You made an interesting, but intellectually (I do not claim any street wise on most things:))flawed argument. Rational powers will defeat irrational powers. First, the post-modernist would just question what is "rationality", who defines it, and who makes it a hegemonic concept..but forget that pesky fellow.

What you really might want to ask is why are rational societies defeat irrational societies? Before we talked about "bounded" rationality. We said that every society operates under a "bounded" rationality. And this are different from society to society.

I would argue though (and I am sure others have done this before me, and a lot better), that a basic "bounded" rationality of survival is present in all humans. It is bounded by our natural urge to live. It exists parallel to the societal "bounded" rationality. Every human has two 4x4 cost/benefits games going on at the same time in their head, one in the "survival" rationality and one in the "bounded" rationality.

What goes on when two "bounded" rationalities come to conflict is that one of the two because of the "survival" rationality gets marginalized. Now there are people who end up sacrificing the "survival" rationality for the "bounded" rationality. Hitler, Goebbels, Hussein are apt examples. But the majority of human beings typically do not do this.
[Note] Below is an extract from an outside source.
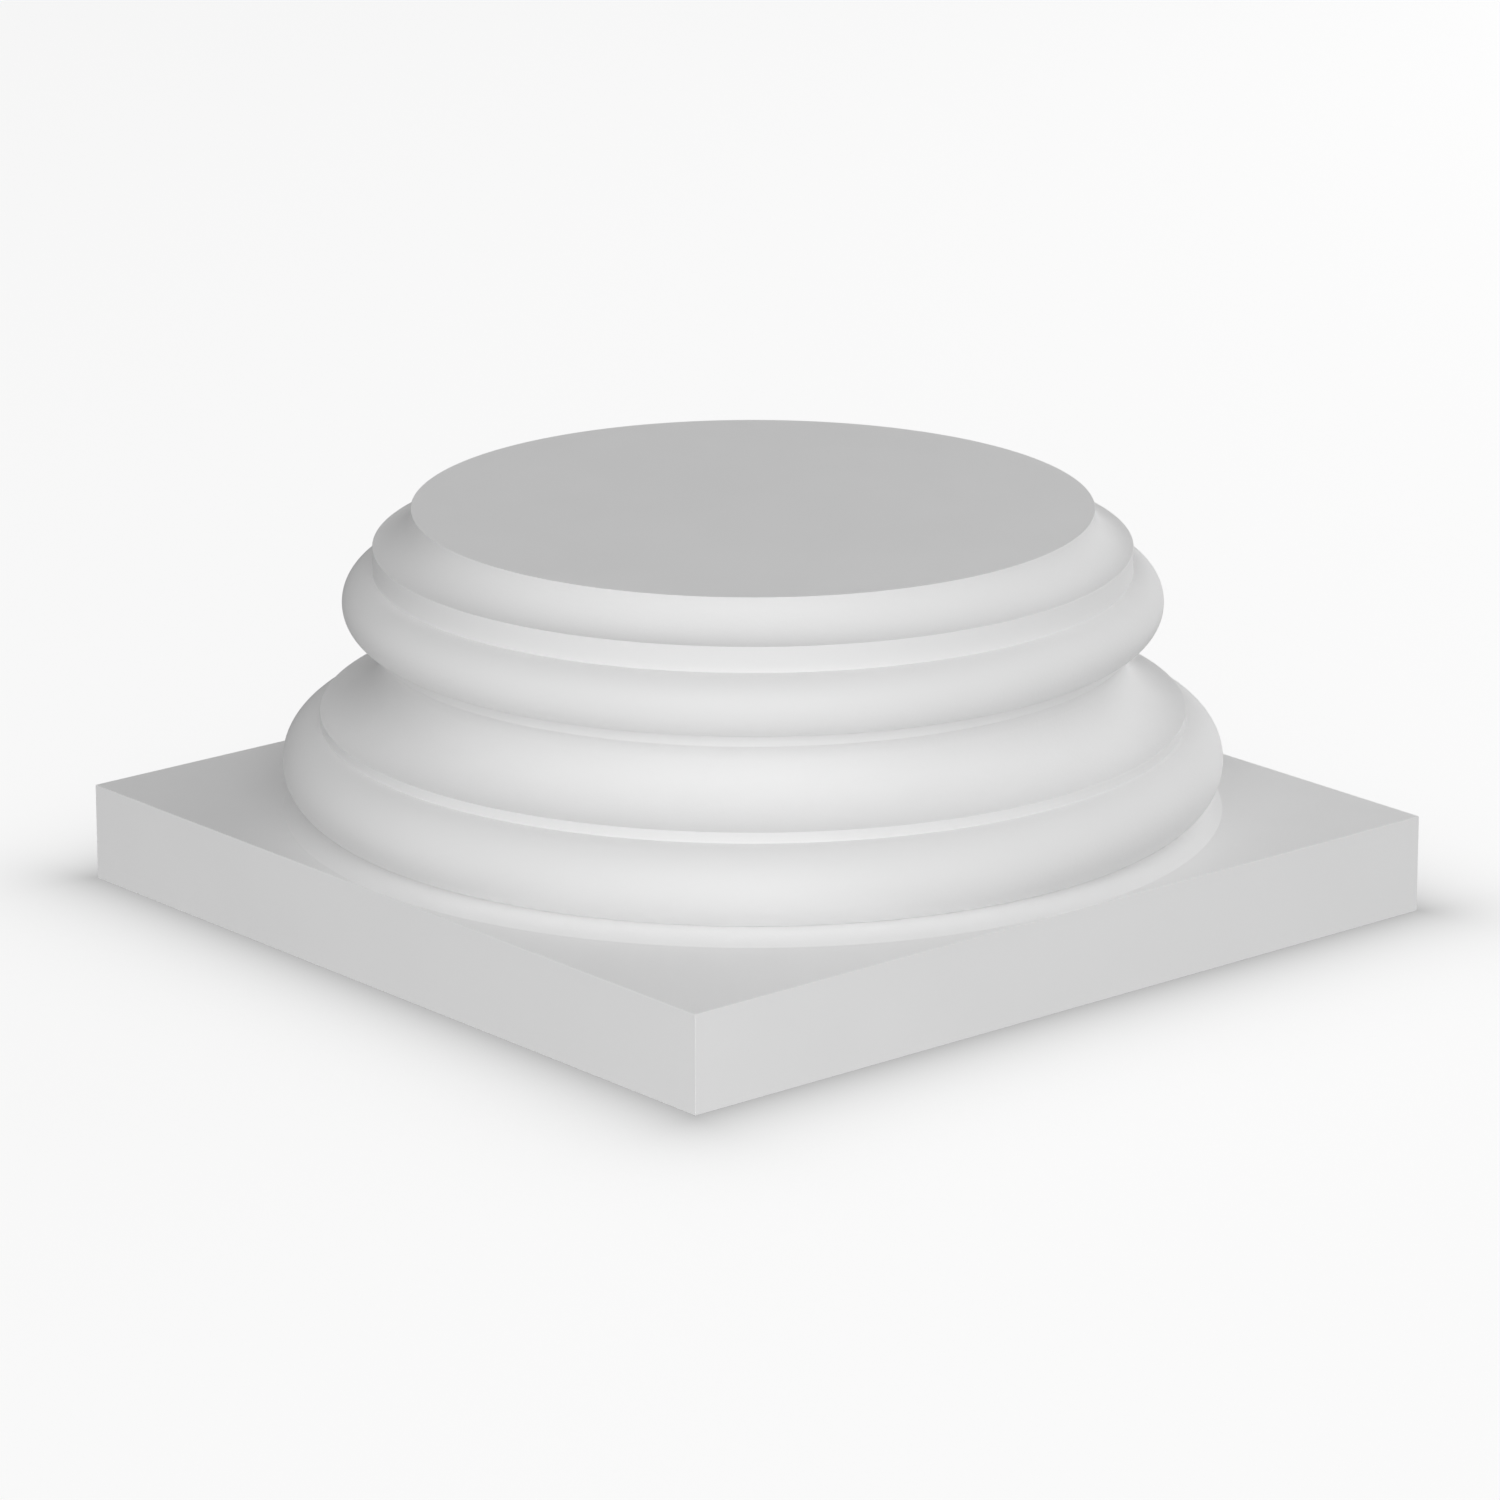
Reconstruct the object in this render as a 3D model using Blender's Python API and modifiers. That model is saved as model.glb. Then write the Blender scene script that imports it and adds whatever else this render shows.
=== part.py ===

A good example of this is the scene in "Downfall", where the SS soldiers meet the Soviets. They are both armed, but the SS soldiers surrender. Why? This are hard core Nazis. They also know what is going to follow(Siberia)? Why not do what Hitler did? To put it simply, irrational societies do not lose wars to rational societies because of their irrationality, but exactly because the majority of human beings in these societies are very rational.

Or that is my opinion on this matter. Not any better or worst than any other persons.

Ask the Dey, how sure is he, that his subjects would follow him to death?

Herzog Ignaz said...

The Dey puts his faith in Allah, not in the feeble schemes of men.